Mobile devices have become an important part of our everyday lives, from communicating and socializing, to getting news and business alerts. And even the world of talent acquisition is taking hold. But while this may sound like uncharted territory, the study makes a strong argument that this isn't the first time in talent acquisition we've seen changes. "The threats of new technologies for ability testing are that measures change as they are transferred to another test medium," the study notes. But just as pre-hire assessments have evolved from paper and pencil to computerized testing and from onsite testing (proctored) to web-based assessment (unproctored), mobile assessments is just be the next evolution in the hiring process - not a reinvention of it. Understanding the benefits and drawbacks of mobile internet testing is critical to ensuring fairness and performance just like the shift to computer-based testing and unproctored testing.
There are tradeoffs - the study does note that candidates will be faced with challenges using mobile internet testing (MIT) versus personal computer internet testing (PCIT). These challenges include "limited screen size, limited input methods, and motor challenges in navigation that may lead to poorer performance on mobile devices." However, the benefit is that users will have better access to hiring assessments, and may feel more confident taking a pre-hire assessment on a mobile device since it might be their primary access to the internet. Theoretically, MIT's could also help "futureproof" the hiring assessment process.
The study focuses on three key purposes:
- "To examine the measurement equivalence of different types of tests when completed using a mobile handheld device versus on a PC." In other words, if a candidate were to take a test on a mobile device, and that same test on a PC, would the scores vary, or would they more or less be the same?
- The study set out "to examine whether attitudes and other individual differences influenced responses and reactions to a mobile device," nothing that "it is useful to investigate whether mobile device efficiency, mobile device anxiety, and mobile device attitudes influence responding." To put it plainly, the second goal was to understand how test takers felt about actually using mobile devices. Sure, they may want they idea of an MIT, but will they actually enjoy using it, or will it make them anxious and feel inefficient?
- The study aimed to "examine reactions to MIT; while one might expect positive responses to 'anytime, anywhere' access to testing, the contexts in which one typically uses mobile devices and the differential display characteristics may be more distracting and, therefore, reactions may not be all that positive." So, once a candidate has actually used an MIT, would they want to use one again, or was it too far off from how they prefer to use their mobile device?
In order to achieve this, the study was conducted with 306 university students. Of these students:
- 76.7% of the participants were female
- 28.9% were ethnic minorities
- Average age = 24
- 49% of the participants typically access the internet on a PC
- 96% of the participants owned an internet capable mobile device
- 65.6% of the participants reported spending more than 2 hours each day on their mobile device.

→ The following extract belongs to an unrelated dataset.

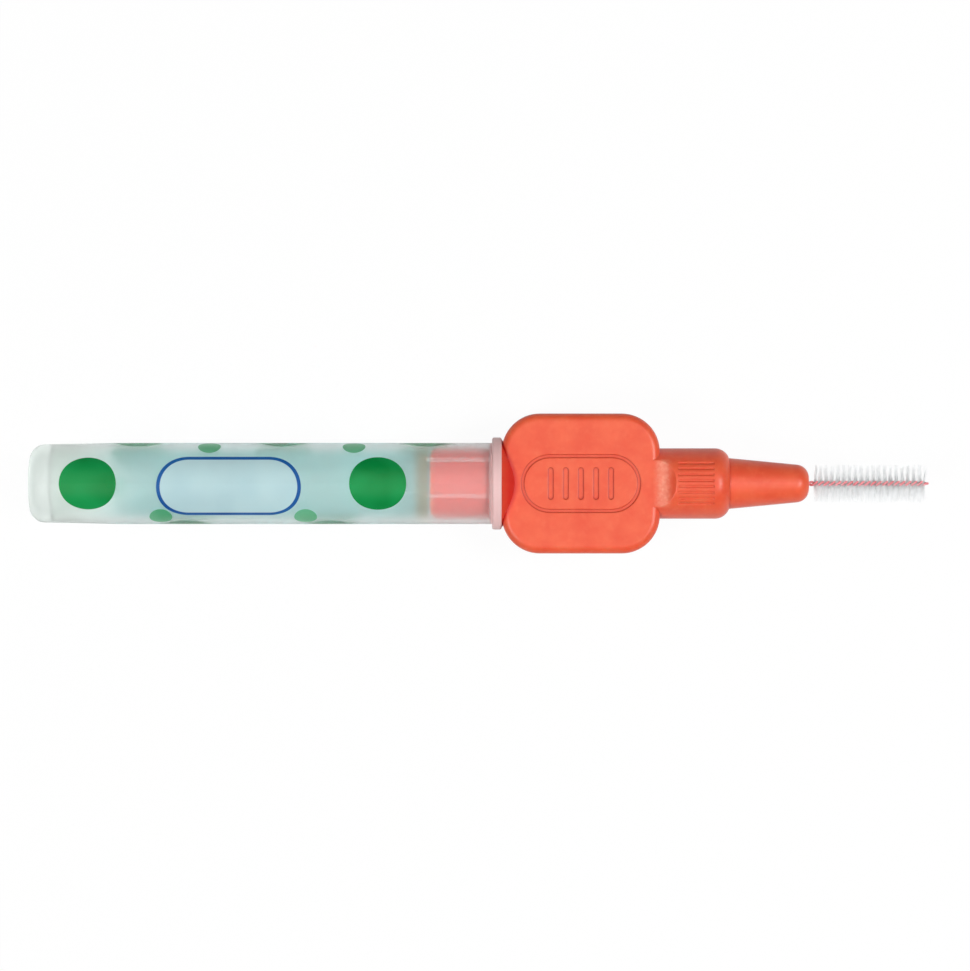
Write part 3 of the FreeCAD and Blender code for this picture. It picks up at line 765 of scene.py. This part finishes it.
def seen_directly(tree):
    """One for rays that the camera sees straight or through clear plastic, less in gloss."""
    path = tree.nodes.new("ShaderNodeLightPath")
    in_gloss = maths(tree, "MULTIPLY", path.outputs["Is Glossy Ray"], FLOOR_IN_GLOSS)
    seen = maths(tree, "MAXIMUM", path.outputs["Is Camera Ray"], in_gloss)
    return maths(tree, "MAXIMUM", seen, path.outputs["Is Transmission Ray"])


def add_light():
    """White room that gloss sees as a bright ceiling, and two soft lamps."""
    world = bpy.data.worlds.new("studio")
    world.use_nodes = True
    tree = world.node_tree
    background = tree.nodes["Background"]
    background.inputs["Color"].default_value = (1, 1, 1, 1)
    direction = tree.nodes.new("ShaderNodeTexCoord").outputs["Generated"]
    _, to_back, upward = split_place(tree, direction)
    room = spread(tree, to_back, -1, 1, *ROOM_FRONT_TO_BACK)
    sheen = spread(tree, upward, *SHEEN_HEIGHT, *SHEEN_LEVEL)
    path = tree.nodes.new("ShaderNodeLightPath")
    level = mix_levels(tree, path.outputs["Is Glossy Ray"], room, sheen)
    clear = maths(tree, "MAXIMUM", path.outputs["Is Camera Ray"], path.outputs["Is Transmission Ray"])
    join(tree, mix_levels(tree, clear, level, 1.0), background.inputs["Strength"])
    bpy.context.scene.world = world
    add_softbox("left_softbox", *LEFT_SOFTBOX)
    add_softbox("right_softbox", *RIGHT_SOFTBOX)


def add_floor():
    """White floor that shows plain white to the camera but keeps a faint shadow."""
    deselect()
    bpy.ops.mesh.primitive_plane_add(size=FLOOR_WIDTH)
    floor = bpy.context.object
    floor.name = "studio_floor"
    material, tree, shader = new_material("studio_floor")
    shader.inputs["Base Color"].default_value = FLOOR_SHADE
    shader.inputs["Roughness"].default_value = 0.9
    glow = tree.nodes.new("ShaderNodeEmission")
    glow.inputs["Strength"].default_value = FLOOR_GLOW
    share = maths(tree, "MULTIPLY", seen_directly(tree), FLOOR_GLOW_SHARE)
    blend_shaders(tree, share, shader, glow)
    floor.data.materials.append(material)


dress(nodes["handle"], "handle_plastic")
dress(nodes["cap"], "cap_plastic")
make_wire()
make_bristles()
add_camera()
add_light()
add_floor()
bpy.context.scene.view_settings.view_transform = "Standard"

The test divided the participants in two groups, with one group taking an MIT and the other taking a PCIT. After they completed their respective assessments, they returned in 3 weeks to take the other test. Three tests were used: a customer service orientation test, cognitive ability tests, and situational judgement tests.
Results from the Study
The study found that MIT and PCIT were equivalent for the supervisory situational judgment test but not for the cognitive ability test.
The reason cognitive abilities might have tested differently from supervisory tests are two reasons that relate to each other: item length and the type of questions being asked. The study notes that "item length would affect transparency across mediums and that this would be the cause of non-equivalence on the longer assessments, rather than something about the constructs ability to be assessed per se." So, in other words, cognitive ability tests, due to how long the questions can be, will take up more screen real estate - something that, on a mobile device, is incredibly valuable. This might cause a test taker to miss part of the question, misinterpret what they're reading because they have to scroll back and forth to read the full question, or miss an available answer. Furthermore, because the type of question being asked is cognitive focused, the candidate in question might have a harder time answering it on a device that doesn't cater as well to these situations as a PC. In other words "this means that a particular individual has a greater chance of getting an item wrong that he or she should have gotten correct due to the format the test is taken in and not a random influence."

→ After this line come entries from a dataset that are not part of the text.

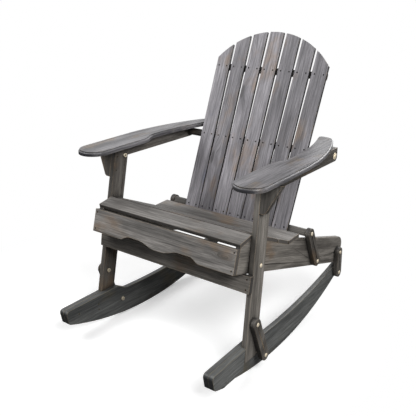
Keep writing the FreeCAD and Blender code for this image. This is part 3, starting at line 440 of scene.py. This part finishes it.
    @staticmethod
    def plate_marks() -> bpy.types.NodeTree:
        """Build the group for the cloudy plate of the fasteners and its fine scuffs.

        Returns:
            A group that gives clouds and scuffs.
        """
        sheet, given, leave = new_group("plate_marks", {"Point": "vector"}, ("Cloud", "Scuff"))
        cloud = sheet.noise(given["Point"], (260.0, 260.0, 260.0), detail=3.0, rough=0.6)
        scuff = sheet.noise(given["Point"], (900.0, 900.0, 900.0), detail=2.0, rough=0.5)
        sheet.feed(leave["Cloud"], cloud)
        sheet.feed(leave["Scuff"], scuff)
        return sheet.tree


@dataclass(frozen=True)
class Stain:
    """A weathered stain on one kind of board, with painted shade in its seams and on its narrow
    sides.
    """

    dark: Colour
    middle: Colour
    light: Colour
    brown: Colour
    blue: Colour
    worn: Colour
    ends: Colour
    wear: float
    knots: float
    roughness: float
    # Share of painted shade on the narrow side faces of the board.
    side_shade: float = 0.0
    lines: float = 62.0
    middle_share: float = 0.45
    brown_share: float = 0.75
    blue_share: float = 0.6
    halo_share: float = 0.35
    knot_share: float = 0.65
    end_share: float = 0.85
    worn_share: float = 0.9
    # Share of the painted shade in the seams.
    seam_shade_share: float = 0.8
    specular: float = 0.42
    bump: float = 0.5
    bump_depth: float = 0.0006
    patch_span: Span = Span(0.34, 0.66)
    brown_span: Span = Span(0.62, 0.78)
    blue_span: Span = Span(0.42, 0.26)
    fibre_span: Span = Span(0.4, 0.6, 0.7, 1.2)
    figure_span: Span = Span(0.0, 1.0, 1.05, 0.9)
    streak_span: Span = Span(0.34, 0.56, 0.69, 1.04)

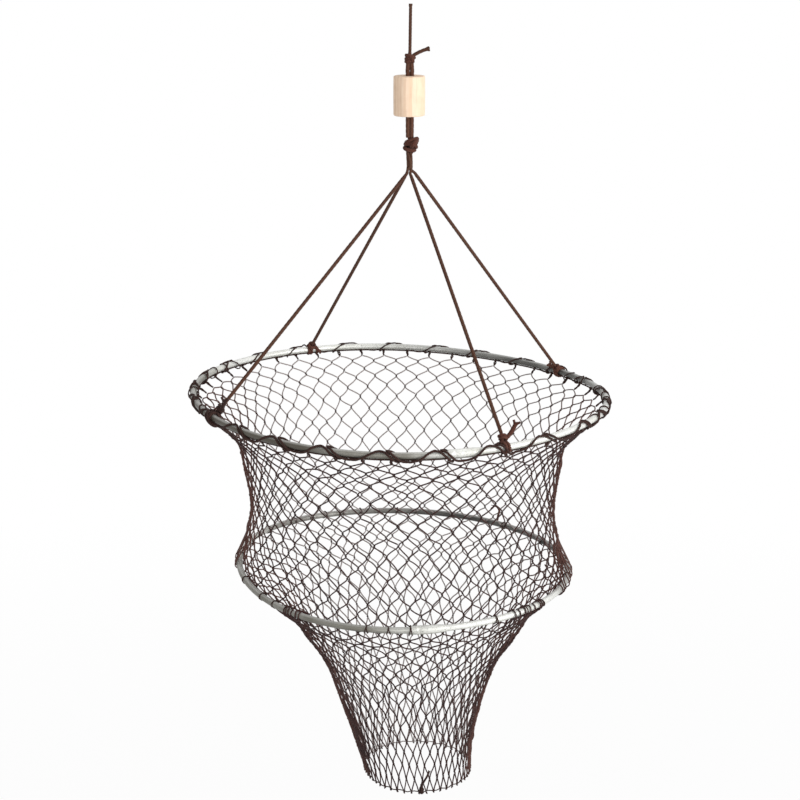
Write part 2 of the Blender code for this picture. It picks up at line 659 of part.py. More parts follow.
def main():
    clear_scene()
    cord = material("brown_cord", (0.085, 0.050, 0.038), 0.85)
    knot = material("knotted_cord", (0.145, 0.062, 0.045), 0.85)
    twine = material("net_twine", (0.070, 0.042, 0.038), 0.9)
    steel = material("galvanised_steel", (0.58, 0.59, 0.57), 0.42, 0.9)
    wood = material("float_wood", (0.86, 0.68, 0.50), 0.7)

    upper_centre = Vector((UPPER_HOOP_X, 0.0, UPPER_HOOP_Z))
    lower_centre = Vector((LOWER_HOOP_X, 0.0, LOWER_HOOP_Z))
    end_centre = Vector((BAG_END_X, 0.0, BAG_END_Z))
    upper = stage_empty("upper_hoop_centre", upper_centre, UPPER_TILT)
    lower = stage_empty("lower_hoop_centre", lower_centre, LOWER_TILT)
    bag_end = stage_empty("bag_end_centre", end_centre)
    upper_frame = Matrix.Translation(upper_centre) @ Matrix.Rotation(-math.radians(UPPER_TILT), 4, "Y")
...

Attitudes Towards a Mobile Device
The study also found that anxiety related to mobile testing impacted test performance as well as reactions to the tests taken. The study recommended that desktop alternatives should be offered whenever possible because if a candidate is uncertain about a mobile assessment their scores will be negatively impacted.

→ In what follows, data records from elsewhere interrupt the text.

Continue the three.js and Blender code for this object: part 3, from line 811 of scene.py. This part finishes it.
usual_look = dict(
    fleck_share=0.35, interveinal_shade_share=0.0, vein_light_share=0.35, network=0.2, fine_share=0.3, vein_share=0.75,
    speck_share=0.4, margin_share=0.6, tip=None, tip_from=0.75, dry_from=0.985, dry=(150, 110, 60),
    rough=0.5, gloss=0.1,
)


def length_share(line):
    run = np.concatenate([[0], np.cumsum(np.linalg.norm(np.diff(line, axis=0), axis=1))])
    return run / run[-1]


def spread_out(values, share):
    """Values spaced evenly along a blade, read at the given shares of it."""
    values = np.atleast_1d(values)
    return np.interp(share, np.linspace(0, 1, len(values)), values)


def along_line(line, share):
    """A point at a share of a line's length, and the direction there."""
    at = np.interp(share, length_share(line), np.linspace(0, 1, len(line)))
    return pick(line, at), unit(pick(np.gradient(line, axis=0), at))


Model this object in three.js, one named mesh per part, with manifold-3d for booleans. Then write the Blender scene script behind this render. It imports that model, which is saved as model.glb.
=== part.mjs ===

Reactions to Mobile Internet Testing
The study found that test takers reported significantly higher test ease and improved chance to perform retains when using a PC compared to a mobile device. They believe they'll perform better on a desktop, and feel much more comfortable in doing so. However, the study did note that "any differences between [mobile and desktop] might dissipate as individuals gain familiarity with assessments delivered on mobile devices.
Observations from the Study
- Talent acquisition leaders should consider the possibility that mobile internet testing may result in a less predictive outcome which can mean performance issues in new hires. Careful consideration of the trade-off between “anywhere, anytime” testing versus the right assessment model that drives the best available quality of hire is warranted.
- As the study found, the type of assessment being delivered via mobile is important to the success of the assessment and just because it is delivered via mobile does not mean it is effective.
- Talent acquisition leaders should consider the trade-off between PC Internet Testing and Mobile Internet Testing as outlined in this study. Today, the best approach is to offer the candidate both options and let the candidate decide based on their preferences and views.
- Much like the shift from paper/pencil to computerized testing, the improvement in the user interface, assessment test design, and technology will eventually make mobile based testing equivalent to PC based testing across all current types of assessment forms.